My favorite Waffle Shop, the one with the glorious neon sign on Park Road NW, is gone, a victim of the big-boxing of Columbia Heights. But Washington's last remaining Waffle Shop, on 10th Street downtown, across from Ford's Theater, is on life support, and it remains entirely unclear whether master developer Doug Jemal will eliminate this wonderful vestige of mid-century Americana, have the shop moved to another location, or fold it into his plans for a big office building. (Cool washingtonpost.com video of the shop's exterior and interior here.)

D.C. preservationists want the shop, which features a classic 1950s counter inside as well as one of the best storefront signs in the city, to be kept as is, where it is. Jemal has made noises about perhaps moving the shop to another location, which is better than seeing it razed, but still not as splendid as it would be to leave it where it is and incorporate it into whatever big blocky office building goes on the larger site.

With Yenching Palace about to vanish from Cleveland Park, the city is on the verge of losing one of the few iconic retail signs left in town.
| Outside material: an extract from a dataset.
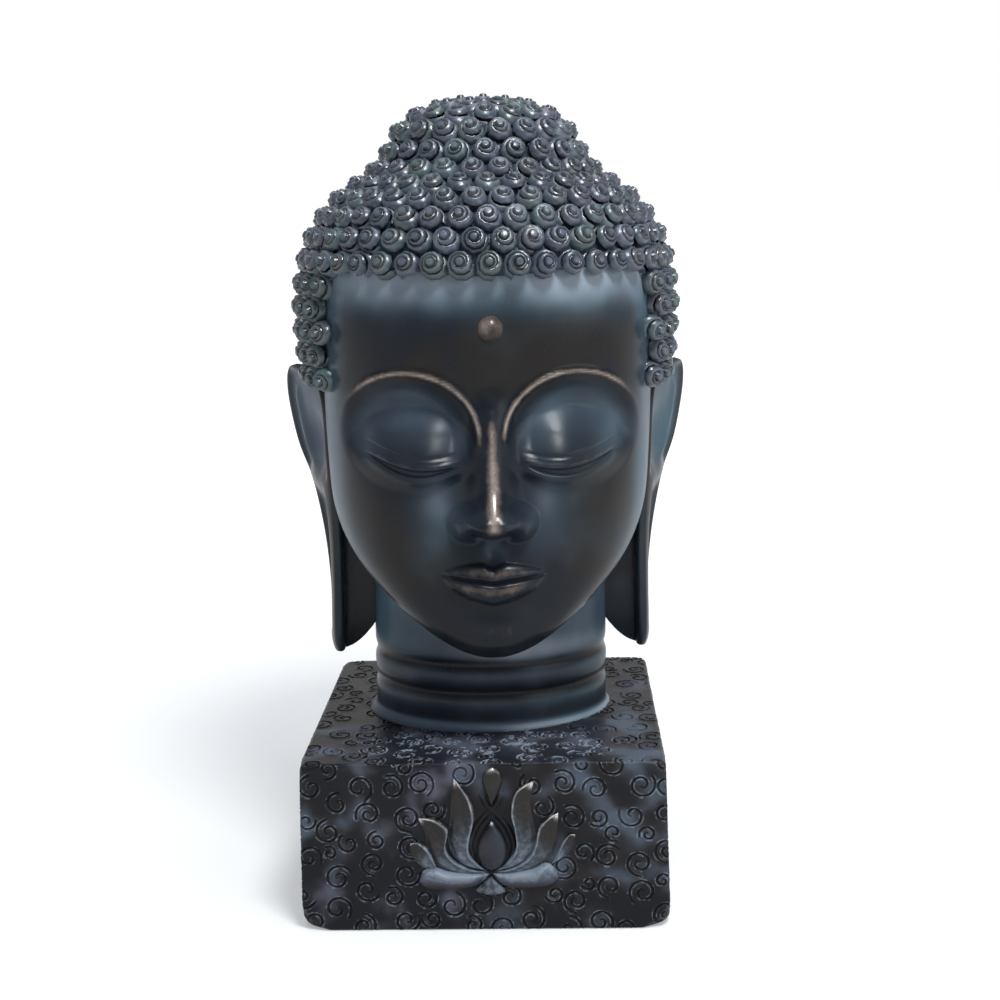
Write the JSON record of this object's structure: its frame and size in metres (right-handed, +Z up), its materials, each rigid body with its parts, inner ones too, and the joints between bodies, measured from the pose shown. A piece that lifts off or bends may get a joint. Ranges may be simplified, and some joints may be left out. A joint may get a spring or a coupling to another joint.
{
  "type": "buddha head statue",
  "caption": "Cast Buddha head with snail-curl hair and long ear lobes, fixed on a square plinth with a lotus relief, to stand on a shelf, table or garden step.",
  "frame": {"origin": "middle of the plinth's underside, on the surface that the statue stands on", "axes": "+Z up through the crown, -Y the way the face looks, +X to the right seen from the front"},
  "size_m": [0.2232, 0.2362, 0.4216],
  "materials": {
    "patina": "satin"
  },
  "bodies": {
    "root": {"statue": "patina"}
  },
  "joints": []
}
The Waffle Shop sign is, as local preservationists say in their nomination for the building to be placed on the National Register of Historic Places, "downtown Washington's sole intact Art Moderne restaurant exterior, utilizing elements of streamline design and featuring such characteristic materials as large plate glass panels, polished aluminum, and mosaic tile."

Inside, the serpentine counter is a reminder of a day when Americans ate breakfast and lunch together with strangers, when random bits of conversation took place across a counter--something that has been largely relegated to virtual communities these days. The Vietnamese owner of the downtown Waffle Shop has turned the place into a mostly Chinese eatery, though you can still get a basic American breakfast there (truth be told, however, it's not a very good one. Do go for the milkshakes, though--they are the real thing, made with a grand old Hamilton Beach blender.)

Built in 1950, the Waffle Shop is the last of what were once six links in the local chain. (The preservation nomination for the Waffle Shop includes a very cool history of chain restaurants in Washington, which I've pasted after the jump of this item. Headlines from the history: Washington was home to three Nedick's, six White Towers, 16 Little Taverns, four Toddle Houses, four Hubbard Houses, five Hot Shoppes, and five Blue Bell restaurants. Not a single one of those establishments survives today. The last Little Tavern building in Georgetown looked like this; the site is now more like this.)

Jemal has a fascinating history of preserving buildings in the District, including extraordinary efforts to save the Sixth and I streets Synagogue and the Avalon Theater in Chevy Chase. Of course, his various developments have also replaced other buildings that preservationists considered historic. Which way will he go on this one? Hardly anyone would even ask that the Waffle House be preserved precisely as is, but it's not too much to ask that Jemal incorporate the building into the larger structure he's planning.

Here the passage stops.